AIM
Everything from the first line down to the line containing "surround.visible_glossy = surround.visible_diffuse" should be reproduced exactly; please include nothing else.

SOURCE DATA
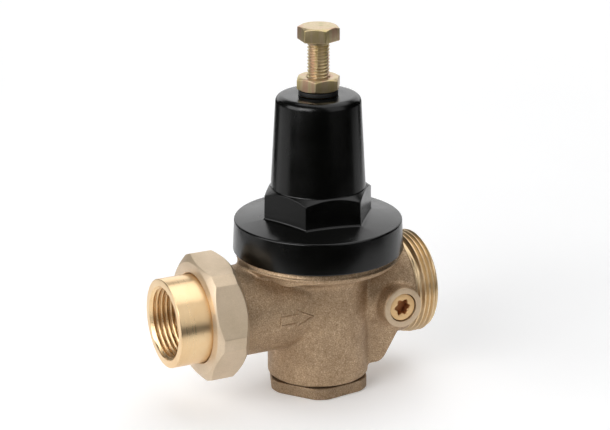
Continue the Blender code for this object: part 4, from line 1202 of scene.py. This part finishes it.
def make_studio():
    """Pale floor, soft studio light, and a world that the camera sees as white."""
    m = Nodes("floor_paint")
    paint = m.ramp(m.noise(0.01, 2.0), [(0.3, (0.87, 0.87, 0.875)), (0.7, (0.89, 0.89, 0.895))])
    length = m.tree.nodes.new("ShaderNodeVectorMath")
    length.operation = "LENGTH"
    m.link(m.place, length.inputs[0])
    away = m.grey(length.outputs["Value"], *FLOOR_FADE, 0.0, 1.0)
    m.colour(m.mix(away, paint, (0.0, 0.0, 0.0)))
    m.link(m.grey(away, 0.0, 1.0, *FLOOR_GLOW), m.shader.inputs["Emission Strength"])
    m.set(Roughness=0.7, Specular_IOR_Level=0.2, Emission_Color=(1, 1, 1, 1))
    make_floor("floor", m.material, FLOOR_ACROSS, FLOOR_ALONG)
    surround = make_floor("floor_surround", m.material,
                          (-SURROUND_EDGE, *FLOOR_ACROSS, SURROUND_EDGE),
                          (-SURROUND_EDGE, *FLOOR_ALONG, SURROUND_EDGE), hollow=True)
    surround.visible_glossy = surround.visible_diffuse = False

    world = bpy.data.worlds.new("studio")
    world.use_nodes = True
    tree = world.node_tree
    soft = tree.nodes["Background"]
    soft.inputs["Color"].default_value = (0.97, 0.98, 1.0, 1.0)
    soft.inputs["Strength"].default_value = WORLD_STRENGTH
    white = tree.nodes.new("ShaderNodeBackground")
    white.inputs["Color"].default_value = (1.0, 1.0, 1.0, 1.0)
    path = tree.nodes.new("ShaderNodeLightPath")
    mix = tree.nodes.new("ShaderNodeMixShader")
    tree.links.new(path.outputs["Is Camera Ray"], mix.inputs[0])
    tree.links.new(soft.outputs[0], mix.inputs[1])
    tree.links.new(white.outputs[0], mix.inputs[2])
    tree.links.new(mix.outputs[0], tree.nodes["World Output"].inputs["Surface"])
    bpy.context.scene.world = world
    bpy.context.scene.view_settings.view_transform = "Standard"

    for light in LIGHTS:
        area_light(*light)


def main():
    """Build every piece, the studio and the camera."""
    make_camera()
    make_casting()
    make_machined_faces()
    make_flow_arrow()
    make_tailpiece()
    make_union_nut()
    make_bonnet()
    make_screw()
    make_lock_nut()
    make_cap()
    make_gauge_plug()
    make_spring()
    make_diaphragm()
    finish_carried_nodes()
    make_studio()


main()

RESULT
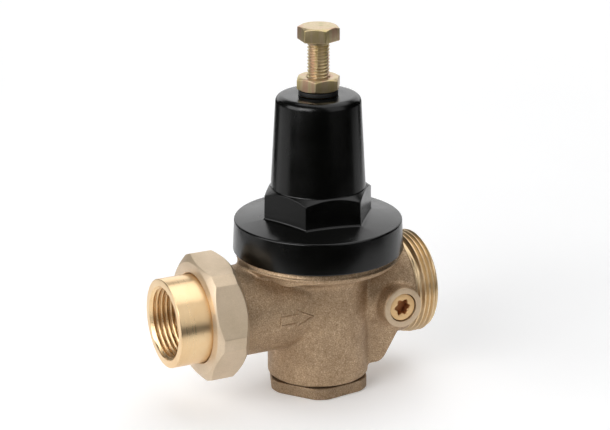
Continue the Blender code for this object: part 4, from line 1202 of scene.py. This part finishes it.
def make_studio():
    """Pale floor, soft studio light, and a world that the camera sees as white."""
    m = Nodes("floor_paint")
    paint = m.ramp(m.noise(0.01, 2.0), [(0.3, (0.87, 0.87, 0.875)), (0.7, (0.89, 0.89, 0.895))])
    length = m.tree.nodes.new("ShaderNodeVectorMath")
    length.operation = "LENGTH"
    m.link(m.place, length.inputs[0])
    away = m.grey(length.outputs["Value"], *FLOOR_FADE, 0.0, 1.0)
    m.colour(m.mix(away, paint, (0.0, 0.0, 0.0)))
    m.link(m.grey(away, 0.0, 1.0, *FLOOR_GLOW), m.shader.inputs["Emission Strength"])
    m.set(Roughness=0.7, Specular_IOR_Level=0.2, Emission_Color=(1, 1, 1, 1))
    make_floor("floor", m.material, FLOOR_ACROSS, FLOOR_ALONG)
    surround = make_floor("floor_surround", m.material,
                          (-SURROUND_EDGE, *FLOOR_ACROSS, SURROUND_EDGE),
                          (-SURROUND_EDGE, *FLOOR_ALONG, SURROUND_EDGE), hollow=True)
    surround.visible_glossy = surround.visible_diffuse = False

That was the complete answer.